> **Direction**: Output the material below in its entirety, exactly as given.

[start of Given information]

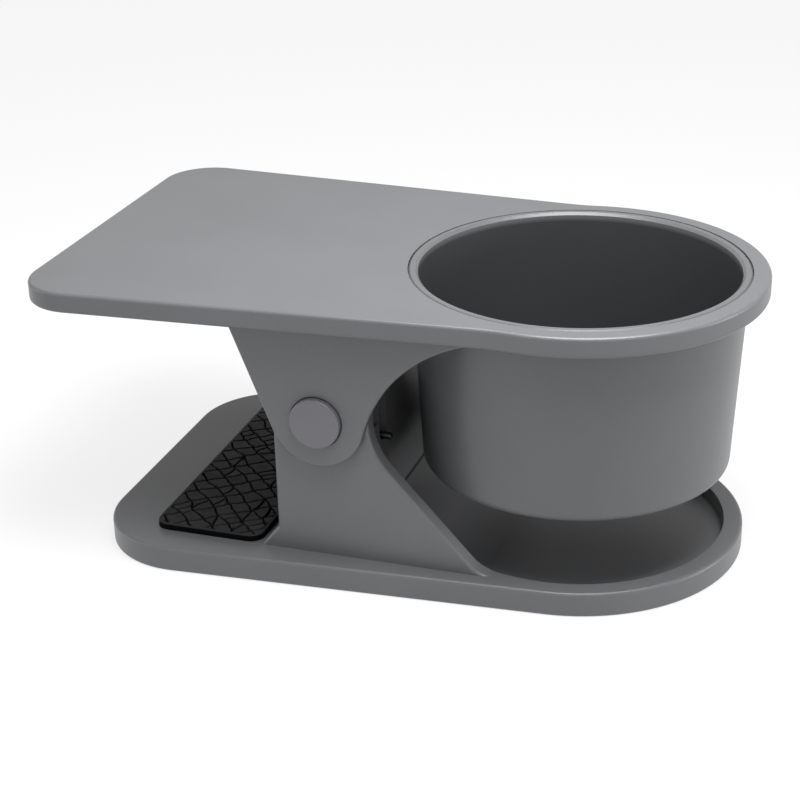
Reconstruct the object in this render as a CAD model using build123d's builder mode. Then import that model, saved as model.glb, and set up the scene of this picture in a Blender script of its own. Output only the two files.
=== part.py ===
from build123d import *
import os
from math import acos, atan2, cos, degrees, hypot, radians, sin, sqrt, tan

# Desk clamp cup holder. Two moulded arms are hinged on one axle: a sprung clamp opens at one end,
# and a drink sits in the ring at the other. Millimetres, +Z up, +X towards the cup.
# The origin is on the floor, under the middle of the closed outline.

# ---- Overall sizes -------------------------------------------------------------------------
overall_length = 186.0
overall_height = 78.5
edge_round = 0.9

# ---- Upper arm: a tapered plate that ends in the cup ring -----------------------------------
plate_thickness = 5.5
ring_radius = 49.2
jaw_end_width = 111.0
ring_neck_width = 95.5
plate_corner = 14.0
neck_blend = 40.0

# ---- Cup: a drop-in bucket that hangs in the ring by its flange -----------------------------
cup_mouth_radius = 42.0
cup_wall = 1.9
cup_taper = 2.7
cup_underside = 24.7
cup_floor = 2.2
cup_bottom_round = 2.2
cup_inner_round = 1.5
flange_overhang = 0.6
flange_thickness = 2.4
flange_bevel = 0.5
lip_slope = 0.7
seat_clearance = 0.15

# ---- Lower arm: base plate with a saucer under the cup --------------------------------------
base_reach = 124.0
base_jaw_width = 107.6
base_end_radius = 45.7
base_thickness = 6.9
base_corner = 24.0
saucer_radius = 40.7
saucer_floor = 2.5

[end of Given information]

> **Response to the exercise**:
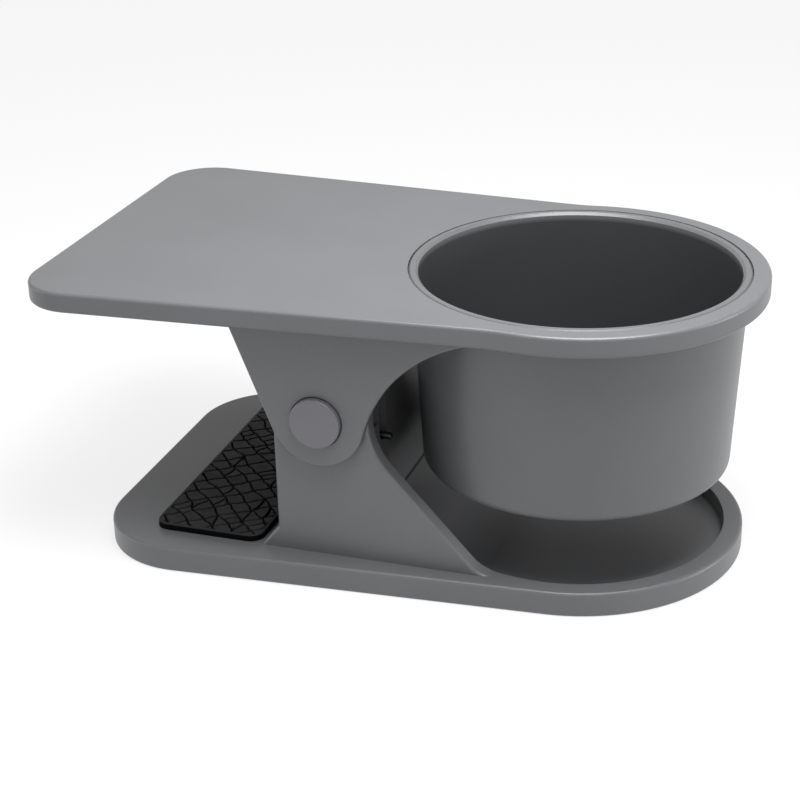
Reconstruct the object in this render as a CAD model using build123d's builder mode. Then import that model, saved as model.glb, and set up the scene of this picture in a Blender script of its own. Output only the two files.
=== part.py ===
from build123d import *
import os
from math import acos, atan2, cos, degrees, hypot, radians, sin, sqrt, tan

# Desk clamp cup holder. Two moulded arms are hinged on one axle: a sprung clamp opens at one end,
# and a drink sits in the ring at the other. Millimetres, +Z up, +X towards the cup.
# The origin is on the floor, under the middle of the closed outline.

# ---- Overall sizes -------------------------------------------------------------------------
overall_length = 186.0
overall_height = 78.5
edge_round = 0.9

# ---- Upper arm: a tapered plate that ends in the cup ring -----------------------------------
plate_thickness = 5.5
ring_radius = 49.2
jaw_end_width = 111.0
ring_neck_width = 95.5
plate_corner = 14.0
neck_blend = 40.0

# ---- Cup: a drop-in bucket that hangs in the ring by its flange -----------------------------
cup_mouth_radius = 42.0
cup_wall = 1.9
cup_taper = 2.7
cup_underside = 24.7
cup_floor = 2.2
cup_bottom_round = 2.2
cup_inner_round = 1.5
flange_overhang = 0.6
flange_thickness = 2.4
flange_bevel = 0.5
lip_slope = 0.7
seat_clearance = 0.15

# ---- Lower arm: base plate with a saucer under the cup --------------------------------------
base_reach = 124.0
base_jaw_width = 107.6
base_end_radius = 45.7
base_thickness = 6.9
base_corner = 24.0
saucer_radius = 40.7
saucer_floor = 2.5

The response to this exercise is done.